The second theme that emerges in exploring the natural communities of the national park is the importance of the unseen. The diverted water that flows far beneath the park in a tunnel, and the invisible dust particles that bring nitrogen to the soil and water of the park, create important and persistent changes, of which most park visitors remain unaware. Introduction of exotic species of trout has resulted in changes among the microscopic aquatic insects of subalpine lakes and streams, a historic shift completely unknown to nearly all park visitors, yet a change with potentially important consequences for freshwater ecosystems. With awareness comes insight about the effects of our own choices, and responsibility to choose wisely to best preserve the park that we care about, so I also explore the causes and consequences of unseen changes within the national park.

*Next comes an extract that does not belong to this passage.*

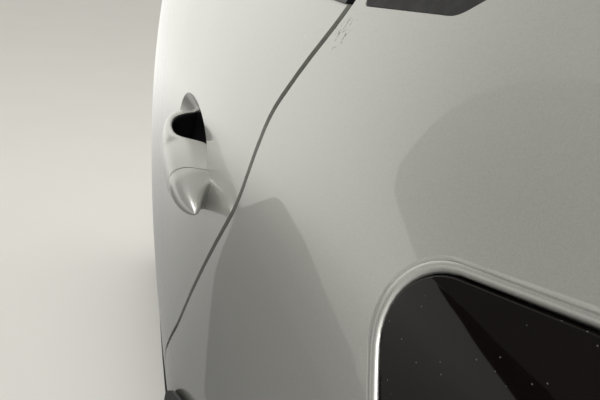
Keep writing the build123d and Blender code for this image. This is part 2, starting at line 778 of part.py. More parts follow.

There is an old curse, “May you live in interesting times.” We do. That is our burden, and our opportunity. We can respond effectively to burden and opportunity only if our actions grow from understanding of how natural forces and human actions have shaped the topography and plant and animal communities of the national park. In this book I systematically examine how the natural forces of geology, climate, fire, and interactions among plants and animals have shaped and continue to shape Rocky Mountain National Park. Although the majority of the national park is designated as wilderness, every portion of the park also reflects the influence of human activities, even if this imprint is largely invisible. Consequently, I also systematically explore how historical mining, logging, ranching, tourism, and removal of predators, along with contemporary warming climate, air pollution, fire management, and encroachment of urban areas have shaped and continue to shape the national park. Each of the succeeding chapters focuses on a particular type of natural or human influence on the park and the time and space scales—the rhythms—over which that influence is exerted, but each chapter also reflects the complex interactions among natural and human influences.